The Vermilion Police Department and Safety Town’s sponsor the Fraternal Order of Police 125 have kept to a two-week course while other cities with Safety Town do it for one week. Deverick said she found it hard to cut back because they wanted to cover so many things in a timely manner rather than double up on speakers and shorten lessons. For instance, it takes one day to present the fire safety, truck, and smoke house to the morning class of 40 and the afternoon class of 33. It’s also a full session for riding the school bus to visit the police station, court, and Wendy’s plus do an evacuation drill so children won’t be scared when it happens during the first few weeks of school.
What excites the students the most? Of course, it’s the fire department and the police. Youngsters are drawn to the school resource officer and tell him, “I like your gun,” or “I like your taser, handcuffs.” According to Beckwith, they are inquisitive, and they do absorb information. When the Kidz First Advocacy Center talks about children having five trusted people to go to such as their parents, grandparents, and others. They all chose Beckwith as their fifth trusted person. “We are laying the foundation for new experiences,” said Deverick. “Everything we do, we want to be examples of how to do things safely. If I can, I will turn just about everything into a safety lesson. Our philosophy is always safety first.” What may seem mundane to some, such as proper scissors and walking not running feet can be important for youngsters to know.

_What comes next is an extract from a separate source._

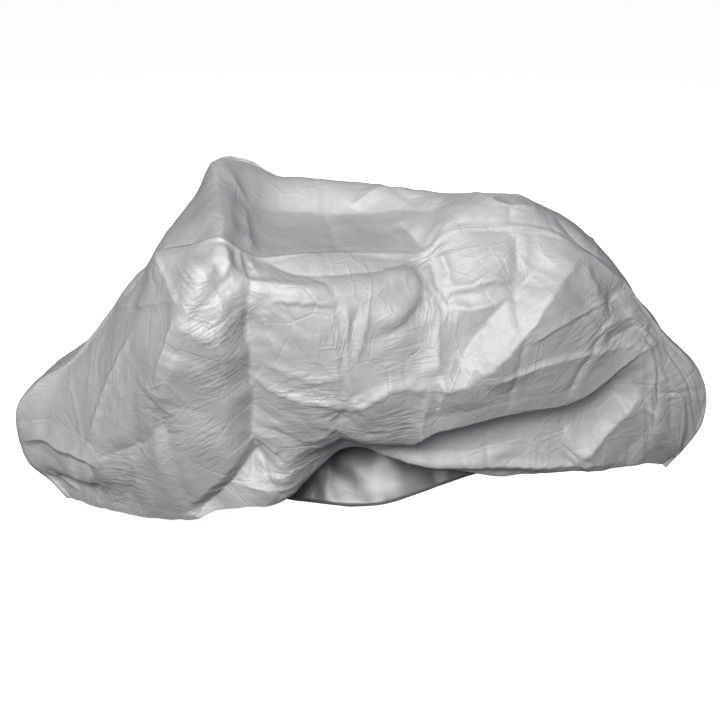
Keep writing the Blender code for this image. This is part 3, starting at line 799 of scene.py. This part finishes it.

The children attending Safety Town are never forced to do anything they don’t want to do. For instance, the smake house was a little daunting, the school bus made some anxious, and the invitation to sit in an ambulance was refused by three of the students. Beckwith related that one little girl that was in the ambulance at Safety Town was involved in a car accident the next day when an ambulance appeared so this helped her be more familiar and she was fine.
To Deverick, bringing real life situations to youngsters is deeply satisfying and she is a big advocate of Safety Town. To Beckwith, if his work at Safety Town can prohibit even one accident or one child from being hurt, then it is all worth it because it makes a difference.
Certainly, there will be 73 bright-eyed, eager pre-schoolers ready to enjoy their first year attending the Vermilion Local Schools this fall. Thanks to the community, parents, businesses, dedicated teachers and aides, the police department, guest speakers, and individual and organization donors.